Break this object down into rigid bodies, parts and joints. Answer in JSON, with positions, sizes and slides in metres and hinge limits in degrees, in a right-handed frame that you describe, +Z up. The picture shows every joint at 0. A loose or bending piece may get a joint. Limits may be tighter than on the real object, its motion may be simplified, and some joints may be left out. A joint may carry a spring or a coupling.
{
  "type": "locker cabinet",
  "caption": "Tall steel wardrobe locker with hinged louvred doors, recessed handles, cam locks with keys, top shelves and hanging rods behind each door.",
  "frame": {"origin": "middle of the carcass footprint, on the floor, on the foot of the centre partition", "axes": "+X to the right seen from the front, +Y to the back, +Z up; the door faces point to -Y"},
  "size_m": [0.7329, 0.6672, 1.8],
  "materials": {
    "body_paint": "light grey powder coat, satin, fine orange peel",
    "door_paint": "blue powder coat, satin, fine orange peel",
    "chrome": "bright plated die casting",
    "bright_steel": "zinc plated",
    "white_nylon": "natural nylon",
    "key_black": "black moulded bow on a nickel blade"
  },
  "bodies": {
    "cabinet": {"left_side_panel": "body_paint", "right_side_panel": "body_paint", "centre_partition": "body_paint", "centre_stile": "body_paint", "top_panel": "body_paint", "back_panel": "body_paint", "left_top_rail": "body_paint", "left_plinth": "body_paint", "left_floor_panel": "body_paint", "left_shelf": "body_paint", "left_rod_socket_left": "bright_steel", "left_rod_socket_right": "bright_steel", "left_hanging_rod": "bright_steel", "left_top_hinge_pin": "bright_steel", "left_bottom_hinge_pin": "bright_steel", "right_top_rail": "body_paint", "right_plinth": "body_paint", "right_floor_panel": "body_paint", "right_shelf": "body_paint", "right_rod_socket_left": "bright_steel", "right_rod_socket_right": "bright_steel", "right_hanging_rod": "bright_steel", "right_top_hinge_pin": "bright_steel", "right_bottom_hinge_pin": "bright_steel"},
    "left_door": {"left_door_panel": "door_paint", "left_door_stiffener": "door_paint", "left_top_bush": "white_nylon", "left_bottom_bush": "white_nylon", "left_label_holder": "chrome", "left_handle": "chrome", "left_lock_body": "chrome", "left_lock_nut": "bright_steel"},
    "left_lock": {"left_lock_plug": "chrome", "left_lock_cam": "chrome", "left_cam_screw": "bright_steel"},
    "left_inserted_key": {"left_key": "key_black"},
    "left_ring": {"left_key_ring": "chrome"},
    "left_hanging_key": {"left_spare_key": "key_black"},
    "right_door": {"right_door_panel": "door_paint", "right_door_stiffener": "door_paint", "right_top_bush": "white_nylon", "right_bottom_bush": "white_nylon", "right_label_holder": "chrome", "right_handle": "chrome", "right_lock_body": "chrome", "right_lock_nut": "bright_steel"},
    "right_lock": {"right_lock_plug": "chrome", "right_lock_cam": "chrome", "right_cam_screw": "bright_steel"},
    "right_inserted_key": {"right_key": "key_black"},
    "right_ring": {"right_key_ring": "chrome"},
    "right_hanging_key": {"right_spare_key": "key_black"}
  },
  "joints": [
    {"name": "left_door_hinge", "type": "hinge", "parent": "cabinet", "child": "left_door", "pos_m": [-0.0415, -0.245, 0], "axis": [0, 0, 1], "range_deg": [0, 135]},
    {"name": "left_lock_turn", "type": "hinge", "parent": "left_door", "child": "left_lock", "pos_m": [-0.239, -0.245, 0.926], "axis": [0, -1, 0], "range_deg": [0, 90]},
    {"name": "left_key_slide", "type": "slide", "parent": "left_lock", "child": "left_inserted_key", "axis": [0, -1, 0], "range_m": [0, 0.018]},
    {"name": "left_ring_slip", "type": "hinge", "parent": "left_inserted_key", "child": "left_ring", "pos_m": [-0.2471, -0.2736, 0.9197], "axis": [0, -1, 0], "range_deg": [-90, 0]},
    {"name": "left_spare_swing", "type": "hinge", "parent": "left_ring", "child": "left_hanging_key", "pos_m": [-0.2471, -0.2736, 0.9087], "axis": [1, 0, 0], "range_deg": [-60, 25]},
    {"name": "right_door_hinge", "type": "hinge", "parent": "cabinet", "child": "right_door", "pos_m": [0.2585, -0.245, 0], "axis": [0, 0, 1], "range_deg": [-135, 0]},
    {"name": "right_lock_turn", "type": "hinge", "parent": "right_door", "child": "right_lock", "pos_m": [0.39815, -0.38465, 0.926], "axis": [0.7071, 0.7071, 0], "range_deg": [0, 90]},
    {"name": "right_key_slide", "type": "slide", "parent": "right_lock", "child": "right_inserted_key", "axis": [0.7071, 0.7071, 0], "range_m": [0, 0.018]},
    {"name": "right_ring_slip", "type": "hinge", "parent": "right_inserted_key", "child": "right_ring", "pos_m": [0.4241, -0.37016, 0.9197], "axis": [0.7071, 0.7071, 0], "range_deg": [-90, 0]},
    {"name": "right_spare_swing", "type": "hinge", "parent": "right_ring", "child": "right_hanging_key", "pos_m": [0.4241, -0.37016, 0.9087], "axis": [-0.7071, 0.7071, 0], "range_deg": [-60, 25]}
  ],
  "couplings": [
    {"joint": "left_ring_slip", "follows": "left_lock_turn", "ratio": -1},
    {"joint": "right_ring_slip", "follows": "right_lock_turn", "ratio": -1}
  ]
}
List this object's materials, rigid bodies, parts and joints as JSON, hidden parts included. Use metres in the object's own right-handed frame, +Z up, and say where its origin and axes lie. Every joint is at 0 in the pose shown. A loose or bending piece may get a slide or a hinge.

TASK OBJECTIVE:
Every record should be repeated exactly; please leave none out.

WORKED SOLUTION:
Break this object down into rigid bodies, parts and joints. Answer in JSON, with positions, sizes and slides in metres and hinge limits in degrees, in a right-handed frame that you describe, +Z up. The picture shows every joint at 0. A loose or bending piece may get a joint. Limits may be tighter than on the real object, its motion may be simplified, and some joints may be left out. A joint may carry a spring or a coupling.
{
  "type": "locker cabinet",
  "caption": "Tall steel wardrobe locker with hinged louvred doors, recessed handles, cam locks with keys, top shelves and hanging rods behind each door.",
  "frame": {"origin": "middle of the carcass footprint, on the floor, on the foot of the centre partition", "axes": "+X to the right seen from the front, +Y to the back, +Z up; the door faces point to -Y"},
  "size_m": [0.7329, 0.6672, 1.8],
  "materials": {
    "body_paint": "light grey powder coat, satin, fine orange peel",
    "door_paint": "blue powder coat, satin, fine orange peel",
    "chrome": "bright plated die casting",
    "bright_steel": "zinc plated",
    "white_nylon": "natural nylon",
    "key_black": "black moulded bow on a nickel blade"
  },
  "bodies": {
    "cabinet": {"left_side_panel": "body_paint", "right_side_panel": "body_paint", "centre_partition": "body_paint", "centre_stile": "body_paint", "top_panel": "body_paint", "back_panel": "body_paint", "left_top_rail": "body_paint", "left_plinth": "body_paint", "left_floor_panel": "body_paint", "left_shelf": "body_paint", "left_rod_socket_left": "bright_steel", "left_rod_socket_right": "bright_steel", "left_hanging_rod": "bright_steel", "left_top_hinge_pin": "bright_steel", "left_bottom_hinge_pin": "bright_steel", "right_top_rail": "body_paint", "right_plinth": "body_paint", "right_floor_panel": "body_paint", "right_shelf": "body_paint", "right_rod_socket_left": "bright_steel", "right_rod_socket_right": "bright_steel", "right_hanging_rod": "bright_steel", "right_top_hinge_pin": "bright_steel", "right_bottom_hinge_pin": "bright_steel"},
    "left_door": {"left_door_panel": "door_paint", "left_door_stiffener": "door_paint", "left_top_bush": "white_nylon", "left_bottom_bush": "white_nylon", "left_label_holder": "chrome", "left_handle": "chrome", "left_lock_body": "chrome", "left_lock_nut": "bright_steel"},
    "left_lock": {"left_lock_plug": "chrome", "left_lock_cam": "chrome", "left_cam_screw": "bright_steel"},
    "left_inserted_key": {"left_key": "key_black"},
    "left_ring": {"left_key_ring": "chrome"},
    "left_hanging_key": {"left_spare_key": "key_black"},
    "right_door": {"right_door_panel": "door_paint", "right_door_stiffener": "door_paint", "right_top_bush": "white_nylon", "right_bottom_bush": "white_nylon", "right_label_holder": "chrome", "right_handle": "chrome", "right_lock_body": "chrome", "right_lock_nut": "bright_steel"},
    "right_lock": {"right_lock_plug": "chrome", "right_lock_cam": "chrome", "right_cam_screw": "bright_steel"},
    "right_inserted_key": {"right_key": "key_black"},
    "right_ring": {"right_key_ring": "chrome"},
    "right_hanging_key": {"right_spare_key": "key_black"}
  },
  "joints": [
    {"name": "left_door_hinge", "type": "hinge", "parent": "cabinet", "child": "left_door", "pos_m": [-0.0415, -0.245, 0], "axis": [0, 0, 1], "range_deg": [0, 135]},
    {"name": "left_lock_turn", "type": "hinge", "parent": "left_door", "child": "left_lock", "pos_m": [-0.239, -0.245, 0.926], "axis": [0, -1, 0], "range_deg": [0, 90]},
    {"name": "left_key_slide", "type": "slide", "parent": "left_lock", "child": "left_inserted_key", "axis": [0, -1, 0], "range_m": [0, 0.018]},
    {"name": "left_ring_slip", "type": "hinge", "parent": "left_inserted_key", "child": "left_ring", "pos_m": [-0.2471, -0.2736, 0.9197], "axis": [0, -1, 0], "range_deg": [-90, 0]},
    {"name": "left_spare_swing", "type": "hinge", "parent": "left_ring", "child": "left_hanging_key", "pos_m": [-0.2471, -0.2736, 0.9087], "axis": [1, 0, 0], "range_deg": [-60, 25]},
    {"name": "right_door_hinge", "type": "hinge", "parent": "cabinet", "child": "right_door", "pos_m": [0.2585, -0.245, 0], "axis": [0, 0, 1], "range_deg": [-135, 0]},
    {"name": "right_lock_turn", "type": "hinge", "parent": "right_door", "child": "right_lock", "pos_m": [0.39815, -0.38465, 0.926], "axis": [0.7071, 0.7071, 0], "range_deg": [0, 90]},
    {"name": "right_key_slide", "type": "slide", "parent": "right_lock", "child": "right_inserted_key", "axis": [0.7071, 0.7071, 0], "range_m": [0, 0.018]},
    {"name": "right_ring_slip", "type": "hinge", "parent": "right_inserted_key", "child": "right_ring", "pos_m": [0.4241, -0.37016, 0.9197], "axis": [0.7071, 0.7071, 0], "range_deg": [-90, 0]},
    {"name": "right_spare_swing", "type": "hinge", "parent": "right_ring", "child": "right_hanging_key", "pos_m": [0.4241, -0.37016, 0.9087], "axis": [-0.7071, 0.7071, 0], "range_deg": [-60, 25]}
  ],
  "couplings": [
    {"joint": "left_ring_slip", "follows": "left_lock_turn", "ratio": -1},
    {"joint": "right_ring_slip", "follows": "right_lock_turn", "ratio": -1}
  ]
}
List this object's materials, rigid bodies, parts and joints as JSON, hidden parts included. Use metres in the object's own right-handed frame, +Z up, and say where its origin and axes lie. Every joint is at 0 in the pose shown. A loose or bending piece may get a slide or a hinge.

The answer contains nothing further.